Summer Journeys: Depth of Understanding

Cuba’s rich, multiethnic cultural heritage brings an undeniable energy and vibrancy to the island nation, making it a photographer’s paradise. Every summer, that vibrancy reaches astonishing heights during the Carnival of Santiago de Cuba. Often described as “an explosion of color,” Carnival is the largest, best-known, and most traditional cultural celebration on the island. It is also where Logan Clew-Bachrach ’20 found herself as a photography student last summer. 

For sixteen days, Logan and eight other high school students visited large cities, small towns, and remote mountain villages across Cuba. In addition a to a Spanish-speaking guide and program coordinator, the group traveled with two professional photojournalists, who delivered formal lessons on things like basic composition, framing, leading lines, focus, and storytelling. The content of each lesson shaped the field work—and the peer and instructor critiques—that followed.
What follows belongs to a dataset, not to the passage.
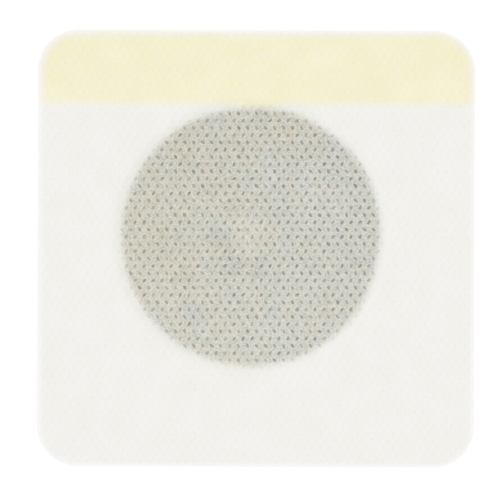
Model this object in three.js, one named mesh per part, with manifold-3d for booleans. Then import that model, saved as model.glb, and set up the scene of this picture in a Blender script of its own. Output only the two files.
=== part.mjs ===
// A square medicated skin patch, lying cloth side up on its release liner.
//
// It is a laminate of four pieces. A white nonwoven cloth carries the adhesive. A round
// medicated pad lies under the cloth, which rises over it like a low tent. A release liner
// covers the whole underside in two pieces: a white sheet, and a yellow strip along one
// edge that is peeled first. Pad and strip show through the thin cloth.
//
// Units are millimetres. +Z is up, and +Y points to the edge with the yellow strip. The
// origin is the middle of the outline, on the surface that the patch lies on.
import * as THREE from "three";
import { mergeGeometries, mergeVertices } from "three/addons/utils/BufferGeometryUtils.js";
import Module from "manifold-3d";

// Outline: cloth and liner are die-cut in one stroke
const patchWidth = 100;
const patchHeight = 100;
const cornerRadius = 9.2;
const cornerSteps = 12;

// Thickness of each layer
const linerThickness = 0.15;
const clothThickness = 0.35;
const padThickness = 0.6;

// The yellow strip, measured down from the patch's upper edge
const peelStripHeight = 17;

// The pad, and where its middle lies from the middle of the patch
const padDiameter = 60;
const padEdgeRound = 0.25;
const padOffsetX = -1.25;
const padOffsetY = 2.86;

// The cloth comes down to the liner over this width, past the pad's rim
const tentWidth = 1.8;

// Bond points: slanted pits where hot pins pressed the fibres together. Their rows stand
// half a pitch apart in turn and slant right and left in turn. The first row that slants
// right runs through one known point, measured from the middle of the patch.
const bondPitchX = 2.06;
const bondRowPitch = 1.665;
const bondOriginX = -1.015;
const bondOriginY = 2.716;
const bondLength = 1.05;
const bondWidth = 0.56;
const bondDepth = 0.2;
const bondProud = 0.1;
const bondSlantDeg = 32;
const bondWebTurnDeg = 0.25;
const bondMarginInRim = 0.15;

// Facets of the round forms, and how close two corners may be before they are one
const roundSegments = 96;
const tentSteps = 6;
const padEdgeSteps = 4;
const bondSides = 4;
const mergeDistance = 1e-4;

// Heights and radii that follow from the sizes above
const padRadius = padDiameter / 2;
const padTop = linerThickness + padThickness;
const clothUnderside = linerThickness;
const clothFlatTop = clothUnderside + clothThickness;
const clothCrownTop = padTop + clothThickness;
const stripSeamY = patchHeight / 2 - peelStripHeight;

const wasm = await Module();
wasm.setup();

// Turns a closed three.js geometry into a solid for joins and cuts.
function solidFrom(geometry) {
  const bare = geometry.index ? geometry.toNonIndexed() : geometry.clone();
  for (const name of Object.keys(bare.attributes)) {
    if (name !== "position") bare.deleteAttribute(name);
  }
  const merged = mergeVertices(bare, mergeDistance);
  const mesh = new wasm.Mesh({
    numProp: 3,
    vertProperties: merged.attributes.position.array,
    triVerts: new Uint32Array(merged.index.array),
  });
  return new wasm.Manifold(mesh);
}

// Turns a solid back into a three.js geometry with flat-shaded faces.
function geometryFrom(solid) {
  const mesh = solid.getMesh();
  const indexed = new THREE.BufferGeometry();
  indexed.setAttribute("position", new THREE.BufferAttribute(mesh.vertProperties, 3));
  indexed.setIndex(new THREE.BufferAttribute(mesh.triVerts, 1));
  const geometry = indexed.toNonIndexed();
  geometry.computeVertexNormals();
  return geometry;
}

// The die-cut outline between two heights on Y. A corner is round where the outline
// reaches the patch's own upper or lower edge, and square at the seam.
function outlineShape(lowY, highY) {
  const sideX = patchWidth / 2;
  const arcX = sideX - cornerRadius;
  const roundBelow = lowY <= -patchHeight / 2;
  const roundAbove = highY >= patchHeight / 2;
  const sideLowY = roundBelow ? lowY + cornerRadius : lowY;
  const sideHighY = roundAbove ? highY - cornerRadius : highY;
  const quarter = Math.PI / 2;
  const shape = new THREE.Shape();
  shape.moveTo(sideX, sideLowY);
  shape.lineTo(sideX, sideHighY);
  if (roundAbove) {
    shape.absarc(arcX, sideHighY, cornerRadius, 0, quarter, false);
    shape.absarc(-arcX, sideHighY, cornerRadius, quarter, 2 * quarter, false);
  } else {
    shape.lineTo(-sideX, sideHighY);
  }
  shape.lineTo(-sideX, sideLowY);
  if (roundBelow) {
    shape.absarc(-arcX, sideLowY, cornerRadius, 2 * quarter, 3 * quarter, false);
    shape.absarc(arcX, sideLowY, cornerRadius, 3 * quarter, 4 * quarter, false);
  }
  shape.closePath();
  return shape;
}

// A flat sheet of that outline, from z = bottom upwards.
function sheetGeometry(lowY, highY, bottom, thickness) {
  const geometry = new THREE.ExtrudeGeometry(outlineShape(lowY, highY), {
    depth: thickness,
    bevelEnabled: false,
    curveSegments: cornerSteps,
  });
  return geometry.translate(0, 0, bottom);
}

// Turns a profile of [radius, z] points about the pad's axis.
function turnedAboutPad(profile) {
  const points = profile.map(([radius, z]) => new THREE.Vector2(radius, z));
  const geometry = new THREE.LatheGeometry(points, roundSegments);
  return geometry.rotateX(Math.PI / 2).translate(padOffsetX, padOffsetY, 0);
}

// The cloth's fall from its crown to the flat, as [radius, z] points.
function tentFall(innerRadius, outerRadius, highZ, lowZ) {
  const points = [];
  for (let step = 0; step <= tentSteps; step++) {
    const share = step / tentSteps;
    const fall = (1 + Math.cos(Math.PI * share)) / 2;
    const radius = innerRadius + (outerRadius - innerRadius) * share;
    points.push([radius, lowZ + (highZ - lowZ) * fall]);
  }
  return points;
}

// One bond point: a pit with flat sides that narrows to its tip. The cutter goes on at the same
// slope above the cloth, so that it opens the surface cleanly.
function bondPit(place, slantsRight) {
  const height = bondDepth + bondProud;
  const halfAcross = (0.5 * height) / bondDepth;
  const pit = new THREE.ConeGeometry(halfAcross, height, bondSides, 1);
  pit.rotateX(-Math.PI / 2);
  pit.scale(bondWidth, bondLength, 1);
  const slant = THREE.MathUtils.degToRad(bondSlantDeg);
  pit.rotateZ(slantsRight ? -slant : slant);
  return pit.translate(place.x, place.y, clothCrownTop - bondDepth + height / 2);
}

// Every bond point on the crown of the cloth.
function bondPits() {
  const padMiddle = new THREE.Vector2(padOffsetX, padOffsetY);
  const origin = new THREE.Vector2(bondOriginX, bondOriginY);
  const webTurn = THREE.MathUtils.degToRad(bondWebTurnDeg);
  const reach = padRadius - bondLength / 2 - bondMarginInRim;
  const span = reach + origin.distanceTo(padMiddle);
  const rows = Math.ceil(span / bondRowPitch);
  const columns = Math.ceil(span / bondPitchX);
  const pits = [];
  for (let row = -rows; row <= rows; row++) {
    const isOdd = Math.abs(row) % 2 === 1;
    const shift = isOdd ? bondPitchX / 2 : 0;
    for (let column = -columns; column <= columns; column++) {
      const place = new THREE.Vector2(column * bondPitchX + shift, row * bondRowPitch);
      place.rotateAround(new THREE.Vector2(), webTurn).add(origin);
      if (place.distanceTo(padMiddle) <= reach) pits.push(bondPit(place, !isOdd));
    }
  }
  return mergeGeometries(pits);
}

// The cloth: a flat sheet with a raised crown, hollow below for the pad.
function backingClothGeometry() {
  const half = patchHeight / 2;
  const sheet = solidFrom(sheetGeometry(-half, half, clothUnderside, clothThickness));
  const rimOuter = padRadius + tentWidth;
  const crown = turnedAboutPad([
    [0, clothUnderside],
    [rimOuter + clothThickness, clothUnderside],
    ...tentFall(padRadius, rimOuter + clothThickness, clothCrownTop, clothFlatTop).reverse(),
    [0, clothCrownTop],
  ]);
  const hollow = turnedAboutPad([
    [0, clothUnderside - clothThickness],
    [rimOuter, clothUnderside - clothThickness],
    ...tentFall(padRadius, rimOuter, padTop, clothUnderside).reverse(),
    [0, padTop],
  ]);
  const cloth = sheet.add(solidFrom(crown)).subtract(solidFrom(hollow));
  return geometryFrom(cloth.subtract(solidFrom(bondPits())));
}

// A quarter turn of the pad's rounded edge, as [radius, z] points that climb from an angle.
function padEdge(middleZ, fromAngle) {
  const points = [];
  for (let step = 0; step <= padEdgeSteps; step++) {
    const angle = fromAngle + ((Math.PI / 2) * step) / padEdgeSteps;
    const radius = padRadius - padEdgeRound + padEdgeRound * Math.cos(angle);
    points.push([radius, middleZ + padEdgeRound * Math.sin(angle)]);
  }
  return points;
}

// The pad: a disc whose upper and lower edges are rounded.
function medicatedPadGeometry() {
  return turnedAboutPad([
    [0, linerThickness],
    ...padEdge(linerThickness + padEdgeRound, -Math.PI / 2),
    ...padEdge(padTop - padEdgeRound, 0),
    [0, padTop],
  ]);
}

function material(red, green, blue, roughness, opacity = 1) {
  return new THREE.MeshStandardMaterial({
    color: new THREE.Color().setRGB(red / 255, green / 255, blue / 255, THREE.SRGBColorSpace),
    roughness,
    metalness: 0,
    transparent: opacity < 1,
    opacity,
  });
}

const clothMaterial = material(244, 243, 239, 0.9, 0.6);
const padMaterial = material(92, 86, 70, 0.8);
const linerMaterial = material(247, 247, 244, 0.45);
const peelStripMaterial = material(246, 222, 112, 0.45);

function named(name, geometry, finish) {
  const mesh = new THREE.Mesh(geometry, finish);
  mesh.name = name;
  return mesh;
}

const patch = new THREE.Group();
patch.add(
  named("release_liner", sheetGeometry(-patchHeight / 2, stripSeamY, 0, linerThickness), linerMaterial),
  named("peel_strip", sheetGeometry(stripSeamY, patchHeight / 2, 0, linerThickness), peelStripMaterial),
  named("medicated_pad", medicatedPadGeometry(), padMaterial),
  named("backing_cloth", backingClothGeometry(), clothMaterial),
);

export default patch;
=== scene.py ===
# %% [markdown]
# # A medicated skin patch
#
# A square of thin white cloth lies flat, cloth side up. Under the cloth there is a round
# dark pad, and under both a release liner with a yellow strip along one edge. The cloth
# is so thin that pad and strip show through it.
#
# The solids come first, as a fixed frame. Every place and size below is either measured
# on them or written once as a named value. Lengths are in metres, as Blender wants them,
# except in the materials, which work in millimetres.

# %% Load the frame and measure it
import math

import bpy
import numpy as np
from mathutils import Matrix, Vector
from mathutils.geometry import delaunay_2d_cdt


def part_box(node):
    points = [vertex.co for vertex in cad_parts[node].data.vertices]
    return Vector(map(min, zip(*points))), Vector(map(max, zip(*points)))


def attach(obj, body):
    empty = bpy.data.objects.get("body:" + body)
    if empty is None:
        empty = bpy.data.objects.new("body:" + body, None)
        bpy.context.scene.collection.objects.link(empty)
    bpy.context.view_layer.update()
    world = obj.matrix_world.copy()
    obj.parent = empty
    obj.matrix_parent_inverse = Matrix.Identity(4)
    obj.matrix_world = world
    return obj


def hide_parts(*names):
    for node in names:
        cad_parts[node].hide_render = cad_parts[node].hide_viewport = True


MM = 0.001

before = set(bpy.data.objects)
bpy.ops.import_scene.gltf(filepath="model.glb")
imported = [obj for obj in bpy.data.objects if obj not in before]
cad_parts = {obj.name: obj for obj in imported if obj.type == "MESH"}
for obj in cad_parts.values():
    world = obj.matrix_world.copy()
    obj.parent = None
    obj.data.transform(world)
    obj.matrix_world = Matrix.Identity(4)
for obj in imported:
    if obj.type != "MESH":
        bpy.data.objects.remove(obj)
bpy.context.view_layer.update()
cloth_low, cloth_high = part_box("backing_cloth")
pad_low, pad_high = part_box("medicated_pad")
strip_low, strip_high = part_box("peel_strip")

half_width = (cloth_high[0] - cloth_low[0]) / 2
half_height = (cloth_high[1] - cloth_low[1]) / 2
pad_radius = (pad_high[0] - pad_low[0]) / 2
pad_middle = np.array([(pad_low[0] + pad_high[0]) / 2, (pad_low[1] + pad_high[1]) / 2])
pad_thickness = pad_high[2] - pad_low[2]
cloth_thickness = cloth_high[2] - pad_high[2]
liner_top = cloth_low[2]
cloth_flat_top = liner_top + cloth_thickness
seam_y = strip_low[1]
print("outline", round(2 * half_width / MM, 2), "by", round(2 * half_height / MM, 2), "mm")
print("pad radius", round(pad_radius / MM, 2), "mm, cloth", round(cloth_thickness / MM, 2), "mm")

# %% [markdown]
# ## The outline
#
# Cloth and liner are cut by one stroke of a die: a square with round corners. Two things
# are needed from it: points along the cut, to build the edge, and the distance of any
# point from the cut, to know where the cloth begins to be pressed by the knife. For a
# square with round corners both are a few lines of arithmetic, so no curve object is used.

# %% Points along the cut, and the distance in from it
corner_radius = 9.2 * MM
corner_count = 4


def outline_points(step, inset=0.0):
    """Points along the cut, anticlockwise, about one step apart and inset from it."""
    radius = corner_radius - inset
    arc_x = half_width - corner_radius
    arc_y = half_height - corner_radius
    middles = [(arc_x, arc_y), (-arc_x, arc_y), (-arc_x, -arc_y), (arc_x, -arc_y)]
    arc_count = math.ceil(radius * math.pi / 2 / step)
    arcs = []
    for number, middle in enumerate(middles):
        angles = math.pi / 2 * (number + np.arange(arc_count + 1) / arc_count)
        circle = np.stack([np.cos(angles), np.sin(angles)], axis=1)
        arcs.append(np.array(middle) + radius * circle)
    points = []
    for number, arc in enumerate(arcs):
        following = arcs[(number + 1) % corner_count][0]
        straight_count = math.ceil(np.linalg.norm(following - arc[-1]) / step)
        shares = np.arange(1, straight_count)[:, None] / straight_count
        points.append(arc)
        points.append(arc[-1] + (following - arc[-1]) * shares)
    return np.concatenate(points)


def distance_in(x, y):
    """How far inside the cut a point lies."""
    past_x = np.abs(x) - (half_width - corner_radius)
    past_y = np.abs(y) - (half_height - corner_radius)
    beyond = np.hypot(np.maximum(past_x, 0), np.maximum(past_y, 0))
    within = np.minimum(np.maximum(past_x, past_y), 0)
    return corner_radius - beyond - within


print("points along the cut:", len(outline_points(0.4 * MM)))

# %% [markdown]
# ## The bond points
#
# The cloth is a web of loose fibres that a hot roller has pressed together at thousands
# of small ovals. The ovals stand in rows, half a pitch apart in turn, and lean right and
# left in turn. They could be an image, a bump, or real pits. Here they are real pits in
# the mesh, and the material finds the same ovals by the same sums, so that colour and
# shape always agree.

# %% The lattice of bond points
bond_pitch = 2.06 * MM
bond_row_pitch = 1.665 * MM
bond_origin = np.array([-1.015, 2.716]) * MM
bond_half_length = 0.525 * MM
bond_half_width = 0.28 * MM
bond_slant = math.radians(32)
web_turn = math.radians(0.25)
web_across = np.array([math.cos(web_turn), math.sin(web_turn)])
web_up = np.array([-math.sin(web_turn), math.cos(web_turn)])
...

“We stayed in a different city or town almost every night,” Logan says. “After a few days in the field, each student would submit three to six photos to be critiqued in the context of the technique learned in the previous lesson. When the topic was storytelling, for example, we spent the entire next day all day in one location building a story through a series of photos.” 

The group shot the tobacco farms and limestone hills of the Valle de Viñales, and explored the Sierra Maestra, home to Fidel Castro’s rebel headquarters. They visited Las Terrazas, Cuba’s first ecologically-sustainable community, and trained their lenses on the Havana’s iconic squares and architecture. Along the way, they volunteered at a rural community center, working with young children and helping with agricultural projects. Their arrival in Santiago for the Carnival was a fitting culmination of their journey.

“We were in Santiago very close to the end of our trip,” says Logan. “We had been working on skills and technique for nearly two weeks. Everything seemed to build toward that one amazing night of shooting—carnival is so bright, so colorful, and so energetic, and our photos reflect that. It was amazing.” 

Logan felt a deep connection to the people and culture of Cuba, and hopes to return very soon. When she does, it will be with camera in hand.

“Photography is really a great way to see things more deeply. When you’re composing a picture, you have to pay attention to every element of the scene before you. You have to notice details, and understand how each element relates to or reflects another. Your depth of understanding and appreciation for all that you are seeing and experiencing grows through photography.” 

Logan’s travel with Rustic Pathways ( was made possible in part by a grant from the Kilbourne Summer Enrichment Fund. Established by John Kilbourne, Class of 1958, in memory of his parents Samuel W. and Evelyn S. Kilbourne, the Fund provides students with opportunities in the summer to participate in enriching programs in the arts.